Some suppose that sinners are under no obligation to exercise that love which the law requires, until they have a new principle, disposition, or inclination implanted in their minds, by the regenerating influences of the divine Spirit. But if there can be no such thing as a holy principle, disposition, or inclination, which is distinct from true love, or the exercise of real benevolence; then they may be required to have that love, which the law demands, before they are regenerated as well as afterwards. Their obligation to love God does not depend upon any holy principle which is distinct from love, but upon their natural capacity to love all the proper objects of benevolence. They are as able to love God, before they are regenerated as afterwards; and therefore are as much obliged to love God, before they are born again, as after they have been made the subjects of special grace.

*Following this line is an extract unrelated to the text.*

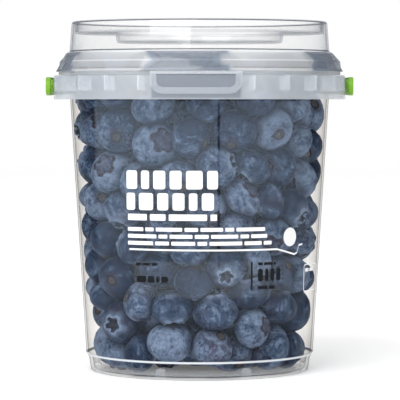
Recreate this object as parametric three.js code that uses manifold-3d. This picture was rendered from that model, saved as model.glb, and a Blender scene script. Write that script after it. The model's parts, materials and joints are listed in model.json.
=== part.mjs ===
// A shut clear tub of blueberries: a tapered tub with a milky ribbed collar and a tear tab, a stepped
// clear lid, a green carrying handle folded back round the collar, and the berries.
// Millimetres, +Z up. The origin is the centre of the flat base, and the tear tab faces -Y.
import * as THREE from "three";
import { mergeVertices } from "three/addons/utils/BufferGeometryUtils.js";
import Module from "manifold-3d";

const wasm = await Module();
wasm.setup();

// Tub
const ROUND_STEPS = 40;
const TUB_WALL = 0.7;
const FLOOR = 0.9;
const FOOT_RADIUS = 44.1;
const FOOT_ROUND = 0.8;
const FOOT_WALL = 1.3;
const STEP_RADIUS = 44.8;
const STEP_HEIGHT = 5.2;
const RIDGE_RADIUS = 46.0;
const RIDGE_HEIGHT = 7.1;
const TAPER = 0.0616;
const NOTCHES = 8;
const NOTCH_TURN = -19;
const NOTCH_WIDTH = [5.6, 3.6];
const NOTCH_HEIGHT = 4.6;
const NOTCH_DEPTH = 0.6;

// Collar
const COLLAR_RADIUS = 59.0;
const COLLAR_WALL = 0.9;
const COLLAR_BOTTOM = 109.5;
const COLLAR_TOP = 119.3;
const WEB = 0.9;
const CORNER = 0.4;
const RIM_RADIUS = 56.9;
const RIM_TOP = 120.9;
const RIB_STEP = 15;
const RIB_BOTTOM = 113.0;
const RIB_WALL = 0.7;
const TAB_WIDTH = 35.6;
const TAB_BOTTOM = 111.6;
const TAB_TOP = 120.5;
const TAB_ROUND = 5.0;
const TAB_BORDER = 2.6;
const TAB_TOP_BORDER = 1.3;
const TAB_PROUD = 0.4;

// Lid
const LID_WALL = 0.6;
const LID_TURN = -4;
const FLANGE_RADIUS = 58.1;
const FLANGE_HEIGHT = 120.6;
const SHOULDER_RADIUS = 53.9;
const SHOULDER_HEIGHT = 128.1;
const LID_FOOT_RADIUS = 52.5;
const LID_FOOT_HEIGHT = 128.7;
const LID_TOP_RADIUS = 51.6;
const LID_TOP = 140.8;
const RECESS_RADIUS = 49.6;
const RECESS_FLOOR = 136.6;
const WELL_RADIUS = 33.4;
const WELL_FLOOR = 132.9;
const PADS = 5;
const PAD_SPREAD = 39.6;
const PAD_TIP = 3.2;
const PAD_FOOT_HEIGHT = 122.4;
const PAD_RIDGE_RADIUS = 56.9;
const PAD_RIDGE_HEIGHT = 124.7;
const PAD_STEPS = 5;

// Handle
const PIVOT_HEIGHT = 114.8;
const STRAP_INNER = 60.3;
const STRAP_OUTER = 62.2;
const STRAP_HALF = 3.75;
const STRAP_HALF_BACK = 3.1;
const STRAP_TIP_HALF = 0.6;
const STRAP_SLIMS_OVER = 30;
const STRAP_EDGE = 0.5;
const STRAP_STEP = 9;
const PIN_RADIUS = 1.7;
const PIN_SIDES = 12;
const HOLE_RADIUS = 2.1;
const BOSS_RADIUS = 2.7;
const HEAD_RADIUS = 2.6;
const HEAD_LENGTH = 1.05;
const RUNNING_GAP = 0.35;

// Berries. Widths are measured across the round side. They start a little small and spread out, grow
// to full size while they drift down and outwards, and then only push each other apart.
const BERRIES = 228;
const BERRY_WIDTHS = [15.4, 19.4];
const BERRY_FLATNESS = [0.72, 0.88];
const BERRY_SEED = 7;
const BERRY_GAP = 0.35;
const BERRY_FACETS = [6, 4];
const HEAP_TOP = 128;
const SETTLE_STEPS = 500;
const OUTER_SHARE = 0.3;
const SINK = 0.05;
const SPREAD = 0.15;
const DRIFT_UNTIL = 0.85;
const GROWN_AT_START = 0.8;
const FULL_GROWN_AT = 0.5;
const PUSH = 0.35;
const AIM_PULL = 0.25;
const FLANKS = [0, 0.2, 0.4, 0.6, 0.8];
const CORE_STEPS = 12;
const CORE_DEPTH = 8;
const CORE_TOP = 115;
const CORE_COVER = 6;

// The berries that show best at the front, as seen from there: how far right of the middle and how
// high its centre lies, its width, and where on its disc an end shows, right and up as shares of
// its radius.
const FRONT_BERRIES = [
  [-32.1, 95.2, 17.9, -0.07, -0.35],
  [-10.9, 91.1, 19.0, 0.42, 0.28],
  [-17.5, 104.5, 18.7, -0.5, 0.8],
  [7.9, 100.8, 16.0, 0.5, 0.7],
  [26.5, 98.2, 17.3, 0.45, -0.35],
  [9.0, 83.7, 18.2, 0.9, 0.3],
  [28.1, 80.7, 16.9, -0.5, 0.05],
  [38.0, 90.3, 16.5, -0.6, 0.7],
  [16.8, 69.7, 16.8, 0.7, 0.6],
  [31.9, 63.5, 17.2, 0.8, -0.5],
  [-28.4, 21.7, 17.0, -0.48, -0.08],
  [-29.6, 38.8, 16.9, -0.4, -0.17],
  [-11.2, 43.1, 20.0, 0.1, 0.98],
  [-11.8, 29.6, 17.2, 0.1, -0.97],
  [-13.2, 16.9, 19.0, 0.0, 0.97],
  [8.8, 31.2, 18.3, -0.1, 0.97],
  [7.6, 18.2, 16.5, 0.5, 0.7],
  [22.7, 23.7, 16.7, 0.9, 0.1],
  [28.8, 39.2, 15.6, 0.7, 0.5],
  [26.7, 55.1, 16.5, 0.05, -0.5],
  [35.8, 24.3, 17.8, -0.9, 0.3],
];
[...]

Some suppose that sinners are passive in having a new heart, or in becoming real saints. But if a new heart does not consist in a principle of holiness, but in the exercise of holiness, or true benevolence, then the sinner may be as active in beginning to be holy, as in continuing to be holy; in turning from sin to holiness, as in perfecting holiness in the fear of God.

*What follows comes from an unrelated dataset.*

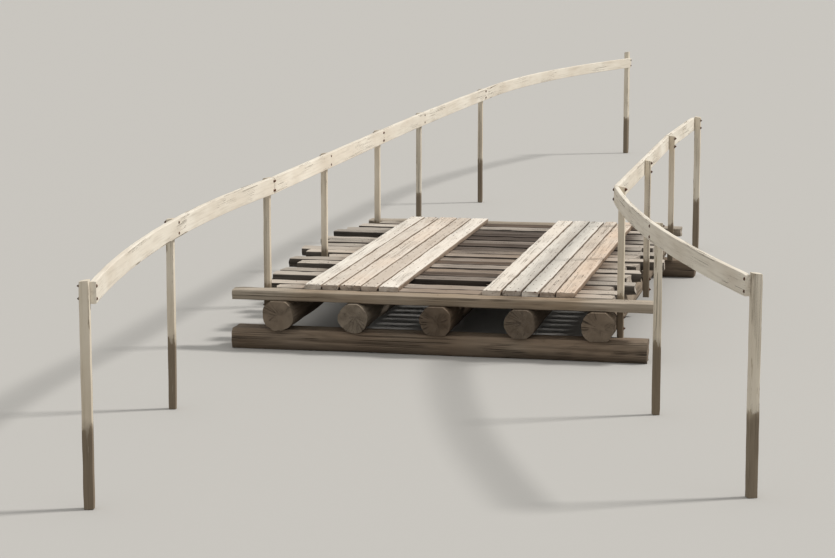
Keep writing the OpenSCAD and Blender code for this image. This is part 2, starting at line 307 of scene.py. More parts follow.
def weathered(local, near_arris, from_end, length, look, rng):
    """A timber's points after weather and wear, and how far its noise is moved."""
    wide = Waves(rng.integers(1 << 30))
    fine = Waves(rng.integers(1 << 30))
    offset = rng.uniform(-NOISE_RANGE, NOISE_RANGE, 3)
    inward = local * (1, 0, 1)
    inward = inward / np.maximum(np.linalg.norm(inward, axis=-1, keepdims=True), LEAST_SIZE)
    moved = local.copy()

    # Raised grain: shallow grooves that run along the fibres
    grooves = np.clip(fine(local + offset, look["grain_waves"]), 0, None)
    moved -= inward * (look["grain"] * grooves)[..., None]

    # Arrises worn back unevenly, and most near the ends, where corners break off
    uneven = 0.6 + 0.4 * np.clip(wide(local + offset, WEAR_WAVES), -1, 2)
    broken = np.clip(1 - from_end / BREAK_REACH, 0, 1) ** 2
    broken = broken * np.clip(fine(local + offset, BREAK_WAVES), 0, 2)
    worn = look["worn"] * near_arris * uneven + look["end_wear"] * near_arris * broken
    moved -= inward * worn[..., None]

    # Ends that are ragged along the fibres and lean in from the timber's full length
    ragged = fine(local * (1, 0, 1) + offset, look["end_waves"])
    slant = rng.uniform(-1, 1, 2) * look["slant"]
    lean = local[..., 0] * slant[0] + local[..., 2] * slant[1]
    at_start = local[..., 1] < length / 2
    rough_start, rough_finish = np.broadcast_to(look["ragged"], 2)
    push = np.where(at_start, rough_start, rough_finish) * ragged + lean
    push = np.where(at_start, push[at_start].max(), push[~at_start].max()) - push
    moved[..., 1] += np.where(at_start, push, -push) * np.clip(1 - from_end / RAGGED_REACH, 0, 1)

    # A gentle bow that leaves the ends in place
    share = local[..., 1] / length
    hump = np.sin(math.pi * share) * (0.7 + 0.3 * np.sin(2 * math.pi * share + offset[0]))
    moved[..., 0] += look["bow"] * rng.uniform(-1, 1) * hump
    moved[..., 2] += look["lift"] * rng.uniform(0, 1) * hump
    return moved, offset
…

Some suppose that after men are regenerated, they have two hearts, an old heart and a new one, which coëxist in their minds, and constantly produce diametrically opposite affections. The new heart, they suppose, is a new principle, which constantly produces holy affections; and the old heart is an old principle, which constantly produces unholy affections. And upon this ground, they suppose there is a continual warfare in the minds of good men, between their old and new hearts.* But if the new heart consists in that love which the law requires, and the old heart consists in that love which the law

* It is not denied that there is a spiritual warfare in the minds of true christians; but only that this warfare does not arise from two distinct, opposite hearts.